Gān Bǎo is far more widely known for his Sōushén Jì 搜神記 (KR3l0099), the foundational anomaly-anthology of the zhìguài 志怪 genre, and for his Sōushén Hòujì 搜神後記 (attributed; KR3l0100). The Jìnjì represents the scholarly-historiographical complement to that more famous compilation.

Translations and research

  • Goodman, Howard L. 2015. “Jin shu.” In Chennault et al., eds., Early Medieval Chinese Texts: A Bibliographical Guide. IEAS, University of California, Berkeley, pp. 136–145.
  • Wilkinson, Endymion. Chinese History: A New Manual. 4th ed.

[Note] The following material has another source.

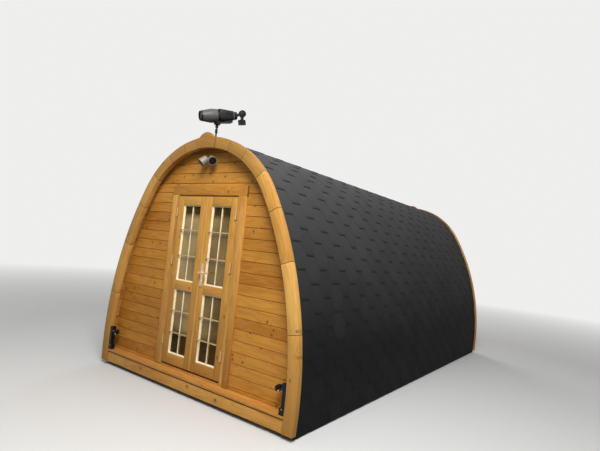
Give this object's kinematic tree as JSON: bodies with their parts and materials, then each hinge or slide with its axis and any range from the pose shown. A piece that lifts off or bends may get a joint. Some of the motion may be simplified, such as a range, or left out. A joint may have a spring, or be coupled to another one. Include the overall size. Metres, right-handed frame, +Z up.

Harvard HUAC, 2015. References Tang Qiu’s Jiujia Jiu Jinshu jiben as the vehicle for the recovery of this text.
  • Minford, John, and Joseph S.M. Lau, eds. 2000. Classical Chinese Literature: An Anthology from the Beginnings to 618. Columbia University Press. Includes the Jìnjì Zǒnglùn in translation (vol. 1).
  • Theobald, Ulrich. “Jinji 晉紀 (Gan Bao).” chinaknowledge.de.